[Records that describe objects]
— Start —

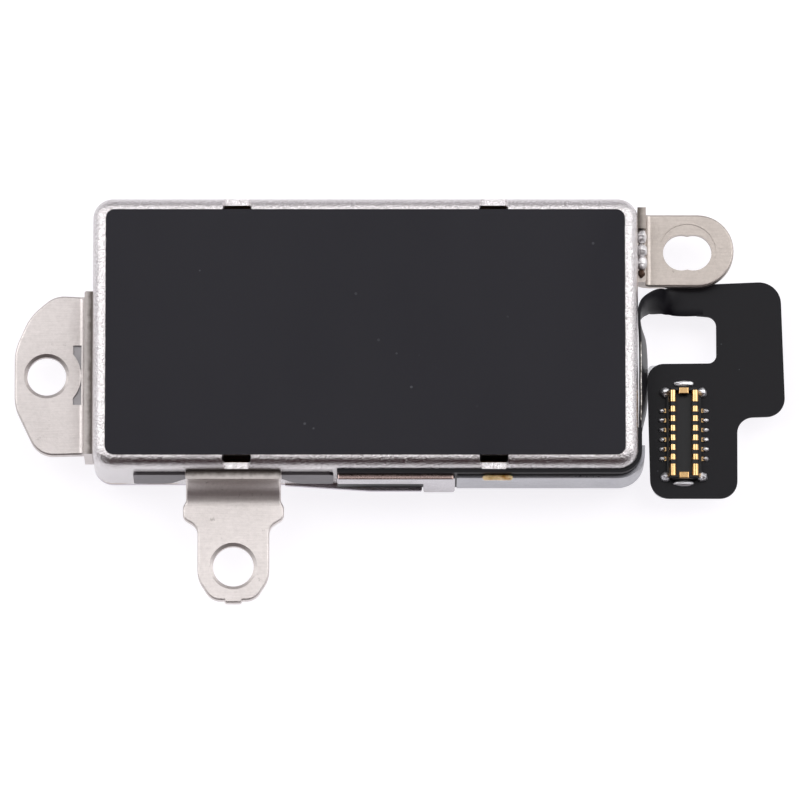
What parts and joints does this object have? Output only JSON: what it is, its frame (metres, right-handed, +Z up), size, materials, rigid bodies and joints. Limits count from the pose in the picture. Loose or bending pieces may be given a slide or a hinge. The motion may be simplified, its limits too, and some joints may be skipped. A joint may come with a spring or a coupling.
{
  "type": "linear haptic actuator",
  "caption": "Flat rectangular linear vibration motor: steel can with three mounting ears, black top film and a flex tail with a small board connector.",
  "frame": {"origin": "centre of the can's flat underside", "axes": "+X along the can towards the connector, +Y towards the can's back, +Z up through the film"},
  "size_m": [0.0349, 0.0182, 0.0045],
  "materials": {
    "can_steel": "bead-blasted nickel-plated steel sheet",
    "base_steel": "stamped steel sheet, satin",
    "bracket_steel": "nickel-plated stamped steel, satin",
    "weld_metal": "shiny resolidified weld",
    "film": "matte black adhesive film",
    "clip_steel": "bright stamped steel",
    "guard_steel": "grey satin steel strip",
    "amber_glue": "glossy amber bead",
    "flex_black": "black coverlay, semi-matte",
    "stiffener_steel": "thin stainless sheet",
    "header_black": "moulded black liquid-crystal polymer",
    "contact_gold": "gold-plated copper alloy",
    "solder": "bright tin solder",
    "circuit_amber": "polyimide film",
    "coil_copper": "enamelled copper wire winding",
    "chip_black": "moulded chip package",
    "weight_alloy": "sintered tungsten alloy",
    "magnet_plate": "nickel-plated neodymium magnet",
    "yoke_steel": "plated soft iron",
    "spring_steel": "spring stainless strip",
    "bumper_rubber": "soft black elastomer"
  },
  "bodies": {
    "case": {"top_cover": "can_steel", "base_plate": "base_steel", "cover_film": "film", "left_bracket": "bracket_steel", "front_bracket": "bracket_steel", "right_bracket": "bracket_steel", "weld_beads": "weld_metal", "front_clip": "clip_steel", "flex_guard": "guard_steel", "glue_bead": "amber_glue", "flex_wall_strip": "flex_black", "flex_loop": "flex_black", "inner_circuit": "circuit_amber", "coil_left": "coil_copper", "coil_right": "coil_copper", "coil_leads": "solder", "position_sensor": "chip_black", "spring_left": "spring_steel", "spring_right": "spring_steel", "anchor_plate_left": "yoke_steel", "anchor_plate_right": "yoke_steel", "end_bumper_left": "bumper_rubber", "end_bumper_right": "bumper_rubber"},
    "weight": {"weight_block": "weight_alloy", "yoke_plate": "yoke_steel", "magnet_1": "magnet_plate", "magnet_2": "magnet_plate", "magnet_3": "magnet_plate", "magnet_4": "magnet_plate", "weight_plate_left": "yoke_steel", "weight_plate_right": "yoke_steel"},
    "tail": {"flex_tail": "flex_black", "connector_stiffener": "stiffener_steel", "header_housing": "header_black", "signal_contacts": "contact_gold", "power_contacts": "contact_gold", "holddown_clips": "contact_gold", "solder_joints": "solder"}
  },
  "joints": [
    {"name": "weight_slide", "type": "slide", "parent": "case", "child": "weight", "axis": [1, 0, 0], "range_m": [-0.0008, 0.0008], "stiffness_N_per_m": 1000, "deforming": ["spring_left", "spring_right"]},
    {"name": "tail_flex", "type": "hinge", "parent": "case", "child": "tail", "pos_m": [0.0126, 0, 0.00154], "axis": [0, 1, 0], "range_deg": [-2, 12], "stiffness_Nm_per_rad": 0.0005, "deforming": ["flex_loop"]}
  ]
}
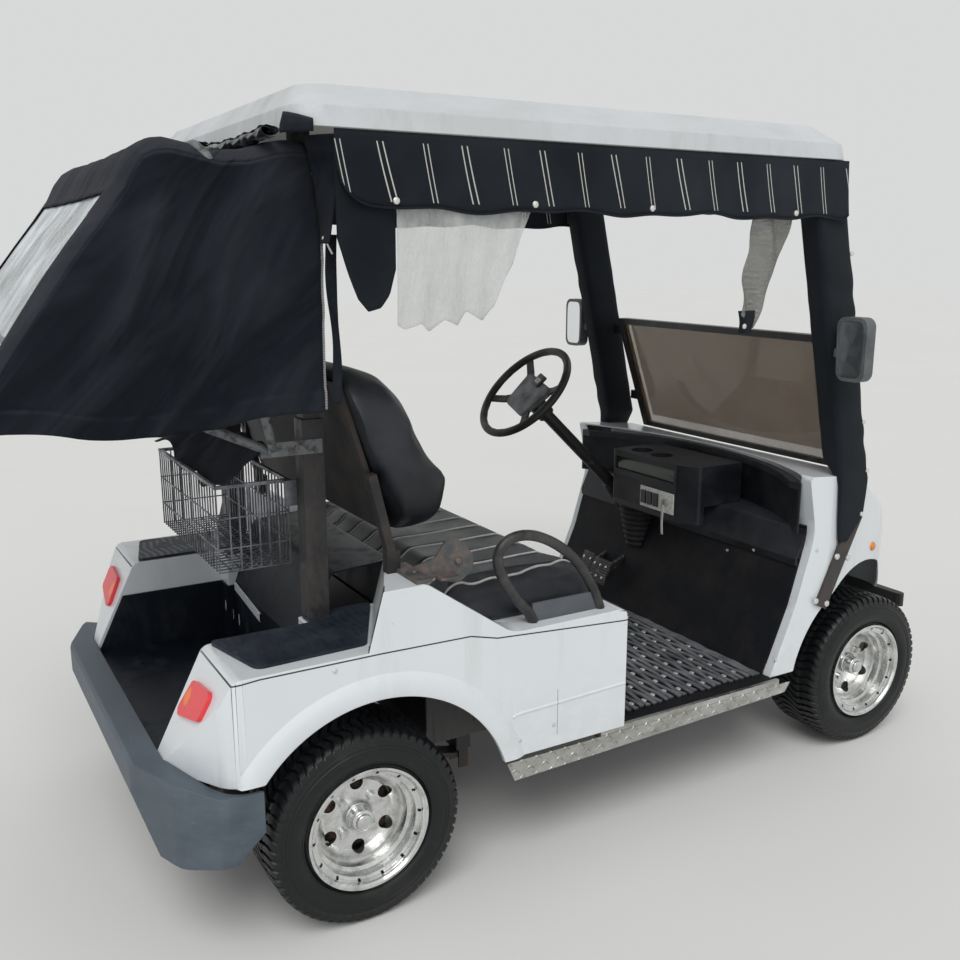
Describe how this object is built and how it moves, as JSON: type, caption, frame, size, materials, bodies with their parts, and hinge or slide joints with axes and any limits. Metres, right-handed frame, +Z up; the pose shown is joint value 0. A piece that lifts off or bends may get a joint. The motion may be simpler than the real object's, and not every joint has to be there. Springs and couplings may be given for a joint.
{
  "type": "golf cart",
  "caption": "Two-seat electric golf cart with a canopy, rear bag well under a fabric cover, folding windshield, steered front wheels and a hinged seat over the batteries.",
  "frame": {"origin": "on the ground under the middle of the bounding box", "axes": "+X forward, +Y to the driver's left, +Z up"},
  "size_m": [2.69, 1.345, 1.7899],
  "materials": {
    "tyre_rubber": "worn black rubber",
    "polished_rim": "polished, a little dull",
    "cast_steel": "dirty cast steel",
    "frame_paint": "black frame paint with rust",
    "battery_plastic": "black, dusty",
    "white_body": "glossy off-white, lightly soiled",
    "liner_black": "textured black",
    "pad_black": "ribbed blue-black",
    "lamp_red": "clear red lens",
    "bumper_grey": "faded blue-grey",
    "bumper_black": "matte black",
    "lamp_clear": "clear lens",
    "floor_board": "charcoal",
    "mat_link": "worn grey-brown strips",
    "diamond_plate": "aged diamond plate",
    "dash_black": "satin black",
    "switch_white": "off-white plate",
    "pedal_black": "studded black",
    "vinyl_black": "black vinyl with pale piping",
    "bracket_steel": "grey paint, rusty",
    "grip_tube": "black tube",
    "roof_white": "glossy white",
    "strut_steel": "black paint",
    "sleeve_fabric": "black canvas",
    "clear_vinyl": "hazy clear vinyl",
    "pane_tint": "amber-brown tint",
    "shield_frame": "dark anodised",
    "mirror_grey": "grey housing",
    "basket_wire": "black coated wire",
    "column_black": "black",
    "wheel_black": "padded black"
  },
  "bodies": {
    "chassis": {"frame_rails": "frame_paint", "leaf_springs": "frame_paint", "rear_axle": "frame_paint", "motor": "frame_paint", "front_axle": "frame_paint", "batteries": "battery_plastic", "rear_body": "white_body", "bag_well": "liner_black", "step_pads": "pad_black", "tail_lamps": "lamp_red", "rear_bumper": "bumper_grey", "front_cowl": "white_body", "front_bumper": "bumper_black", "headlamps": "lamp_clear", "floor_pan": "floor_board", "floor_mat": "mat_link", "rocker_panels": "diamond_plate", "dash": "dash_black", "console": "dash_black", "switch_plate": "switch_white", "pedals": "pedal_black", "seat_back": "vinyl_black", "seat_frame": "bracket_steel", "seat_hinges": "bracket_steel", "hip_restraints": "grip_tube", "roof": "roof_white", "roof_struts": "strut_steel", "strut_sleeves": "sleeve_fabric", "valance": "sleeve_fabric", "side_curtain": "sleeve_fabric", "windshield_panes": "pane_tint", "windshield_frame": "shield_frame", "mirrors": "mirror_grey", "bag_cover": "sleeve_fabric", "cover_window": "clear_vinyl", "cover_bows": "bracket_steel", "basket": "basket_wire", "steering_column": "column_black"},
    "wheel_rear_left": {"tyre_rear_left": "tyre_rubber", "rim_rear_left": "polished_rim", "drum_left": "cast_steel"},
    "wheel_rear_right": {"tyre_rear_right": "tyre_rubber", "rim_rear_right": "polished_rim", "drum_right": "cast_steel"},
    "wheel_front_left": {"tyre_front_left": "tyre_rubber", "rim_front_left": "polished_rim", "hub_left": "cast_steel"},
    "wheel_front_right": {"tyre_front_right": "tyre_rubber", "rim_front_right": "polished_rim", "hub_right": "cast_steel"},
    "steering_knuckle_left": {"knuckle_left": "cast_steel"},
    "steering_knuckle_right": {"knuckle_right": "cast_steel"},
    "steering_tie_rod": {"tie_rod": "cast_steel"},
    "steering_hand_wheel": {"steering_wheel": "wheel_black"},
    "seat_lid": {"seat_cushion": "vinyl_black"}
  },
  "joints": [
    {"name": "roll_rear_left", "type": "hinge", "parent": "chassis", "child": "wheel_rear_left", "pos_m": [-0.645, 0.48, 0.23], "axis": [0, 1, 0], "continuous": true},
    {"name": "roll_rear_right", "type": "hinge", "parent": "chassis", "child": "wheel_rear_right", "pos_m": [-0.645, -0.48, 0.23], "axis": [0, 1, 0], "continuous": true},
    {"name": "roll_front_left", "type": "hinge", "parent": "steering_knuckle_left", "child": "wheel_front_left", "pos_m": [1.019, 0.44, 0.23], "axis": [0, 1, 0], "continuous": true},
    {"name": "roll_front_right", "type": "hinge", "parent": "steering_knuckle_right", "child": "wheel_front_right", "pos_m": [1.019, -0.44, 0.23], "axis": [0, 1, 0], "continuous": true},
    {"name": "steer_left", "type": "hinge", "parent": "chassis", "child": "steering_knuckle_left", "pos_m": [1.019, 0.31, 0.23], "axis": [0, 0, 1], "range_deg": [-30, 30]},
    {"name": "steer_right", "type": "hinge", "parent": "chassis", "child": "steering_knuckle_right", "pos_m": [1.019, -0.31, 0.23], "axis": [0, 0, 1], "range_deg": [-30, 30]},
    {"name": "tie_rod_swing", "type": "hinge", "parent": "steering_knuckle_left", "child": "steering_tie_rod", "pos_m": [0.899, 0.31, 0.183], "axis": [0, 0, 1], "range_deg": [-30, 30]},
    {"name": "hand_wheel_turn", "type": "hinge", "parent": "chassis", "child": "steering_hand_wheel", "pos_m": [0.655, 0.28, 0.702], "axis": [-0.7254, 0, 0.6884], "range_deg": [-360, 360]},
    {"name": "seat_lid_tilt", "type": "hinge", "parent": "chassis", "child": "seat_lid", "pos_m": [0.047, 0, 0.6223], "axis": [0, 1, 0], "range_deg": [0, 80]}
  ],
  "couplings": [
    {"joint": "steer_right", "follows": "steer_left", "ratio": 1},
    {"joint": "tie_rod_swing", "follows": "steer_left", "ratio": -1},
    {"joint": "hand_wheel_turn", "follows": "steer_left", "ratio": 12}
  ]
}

— End —
— Start —

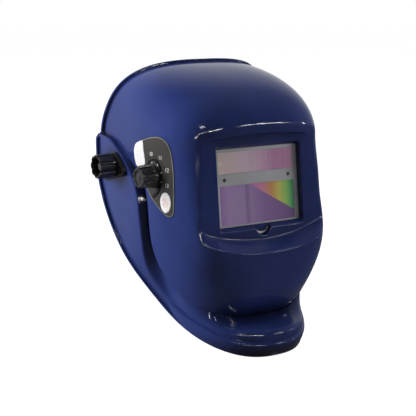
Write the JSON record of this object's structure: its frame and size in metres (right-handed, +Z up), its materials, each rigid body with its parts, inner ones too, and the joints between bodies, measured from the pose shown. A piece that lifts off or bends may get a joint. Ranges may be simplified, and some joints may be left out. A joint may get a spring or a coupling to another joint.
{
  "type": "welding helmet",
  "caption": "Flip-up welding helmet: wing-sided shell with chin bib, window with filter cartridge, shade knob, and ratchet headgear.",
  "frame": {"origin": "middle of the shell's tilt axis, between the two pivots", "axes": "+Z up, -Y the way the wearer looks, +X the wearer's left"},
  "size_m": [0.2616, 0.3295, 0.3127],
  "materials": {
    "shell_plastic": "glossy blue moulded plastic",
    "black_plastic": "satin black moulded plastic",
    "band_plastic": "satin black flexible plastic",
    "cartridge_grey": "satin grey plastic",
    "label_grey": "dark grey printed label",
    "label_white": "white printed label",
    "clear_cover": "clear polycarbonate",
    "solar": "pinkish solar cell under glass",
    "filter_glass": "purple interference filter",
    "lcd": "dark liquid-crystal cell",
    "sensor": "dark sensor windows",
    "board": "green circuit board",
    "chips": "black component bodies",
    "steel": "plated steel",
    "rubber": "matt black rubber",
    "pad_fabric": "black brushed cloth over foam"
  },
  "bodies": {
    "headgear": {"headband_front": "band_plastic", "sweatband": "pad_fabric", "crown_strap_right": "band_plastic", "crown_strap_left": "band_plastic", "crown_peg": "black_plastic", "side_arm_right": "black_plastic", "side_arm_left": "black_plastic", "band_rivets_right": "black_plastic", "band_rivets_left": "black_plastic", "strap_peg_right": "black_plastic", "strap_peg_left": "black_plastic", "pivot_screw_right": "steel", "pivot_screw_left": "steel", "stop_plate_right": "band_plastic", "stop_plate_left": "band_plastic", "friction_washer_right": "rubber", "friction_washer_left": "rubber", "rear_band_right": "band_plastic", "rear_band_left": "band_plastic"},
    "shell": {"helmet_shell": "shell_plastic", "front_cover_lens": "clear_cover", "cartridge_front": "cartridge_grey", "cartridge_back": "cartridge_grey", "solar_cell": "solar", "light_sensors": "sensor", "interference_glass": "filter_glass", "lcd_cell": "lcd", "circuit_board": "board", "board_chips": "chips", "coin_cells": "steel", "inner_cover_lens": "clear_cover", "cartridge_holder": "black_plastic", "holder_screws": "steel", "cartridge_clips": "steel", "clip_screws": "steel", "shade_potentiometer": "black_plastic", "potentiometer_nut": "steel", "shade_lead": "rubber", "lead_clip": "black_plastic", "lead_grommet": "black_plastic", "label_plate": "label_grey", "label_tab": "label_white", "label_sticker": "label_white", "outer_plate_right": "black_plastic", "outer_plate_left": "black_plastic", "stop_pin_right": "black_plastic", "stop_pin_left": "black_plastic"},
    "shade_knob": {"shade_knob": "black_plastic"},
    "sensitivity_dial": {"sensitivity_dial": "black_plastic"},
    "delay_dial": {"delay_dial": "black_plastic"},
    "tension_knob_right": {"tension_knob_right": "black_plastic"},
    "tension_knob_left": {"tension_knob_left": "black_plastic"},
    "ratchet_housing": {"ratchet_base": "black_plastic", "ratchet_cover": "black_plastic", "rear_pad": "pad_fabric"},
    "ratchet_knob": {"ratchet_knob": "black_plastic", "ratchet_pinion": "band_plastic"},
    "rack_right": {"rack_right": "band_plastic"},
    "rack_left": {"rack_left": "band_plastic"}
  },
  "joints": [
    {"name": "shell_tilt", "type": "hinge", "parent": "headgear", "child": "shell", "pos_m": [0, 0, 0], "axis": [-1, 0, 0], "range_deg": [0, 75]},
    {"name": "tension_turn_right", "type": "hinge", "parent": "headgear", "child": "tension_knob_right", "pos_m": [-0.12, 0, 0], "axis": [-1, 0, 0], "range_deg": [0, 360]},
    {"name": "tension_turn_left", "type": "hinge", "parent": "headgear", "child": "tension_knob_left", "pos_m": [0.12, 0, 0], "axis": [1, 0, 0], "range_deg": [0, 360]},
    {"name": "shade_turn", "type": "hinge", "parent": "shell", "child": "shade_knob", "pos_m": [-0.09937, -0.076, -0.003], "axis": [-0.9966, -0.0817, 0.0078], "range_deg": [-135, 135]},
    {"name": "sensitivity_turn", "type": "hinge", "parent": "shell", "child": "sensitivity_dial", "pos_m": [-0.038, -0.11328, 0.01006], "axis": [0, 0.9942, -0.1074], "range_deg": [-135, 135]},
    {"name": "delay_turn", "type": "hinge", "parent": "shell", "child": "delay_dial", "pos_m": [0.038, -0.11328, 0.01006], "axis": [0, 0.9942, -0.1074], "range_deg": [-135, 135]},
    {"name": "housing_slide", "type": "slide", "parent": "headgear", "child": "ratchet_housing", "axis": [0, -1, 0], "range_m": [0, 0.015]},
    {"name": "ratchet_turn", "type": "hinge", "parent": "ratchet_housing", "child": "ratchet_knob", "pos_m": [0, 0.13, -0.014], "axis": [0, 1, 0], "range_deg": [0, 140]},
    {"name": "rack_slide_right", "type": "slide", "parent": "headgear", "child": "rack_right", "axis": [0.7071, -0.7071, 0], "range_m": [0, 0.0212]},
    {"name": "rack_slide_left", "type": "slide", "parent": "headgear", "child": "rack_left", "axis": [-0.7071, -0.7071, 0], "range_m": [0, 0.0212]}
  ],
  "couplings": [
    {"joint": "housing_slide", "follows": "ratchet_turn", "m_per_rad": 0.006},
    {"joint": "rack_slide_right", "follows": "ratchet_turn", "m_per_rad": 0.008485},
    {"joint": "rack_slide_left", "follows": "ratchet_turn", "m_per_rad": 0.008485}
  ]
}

— End —

What to work on - Where a line contains the string "JSON", extract that line.

Exercise response -
What parts and joints does this object have? Output only JSON: what it is, its frame (metres, right-handed, +Z up), size, materials, rigid bodies and joints. Limits count from the pose in the picture. Loose or bending pieces may be given a slide or a hinge. The motion may be simplified, its limits too, and some joints may be skipped. A joint may come with a spring or a coupling.
Describe how this object is built and how it moves, as JSON: type, caption, frame, size, materials, bodies with their parts, and hinge or slide joints with axes and any limits. Metres, right-handed frame, +Z up; the pose shown is joint value 0. A piece that lifts off or bends may get a joint. The motion may be simpler than the real object's, and not every joint has to be there. Springs and couplings may be given for a joint.
Write the JSON record of this object's structure: its frame and size in metres (right-handed, +Z up), its materials, each rigid body with its parts, inner ones too, and the joints between bodies, measured from the pose shown. A piece that lifts off or bends may get a joint. Ranges may be simplified, and some joints may be left out. A joint may get a spring or a coupling to another joint.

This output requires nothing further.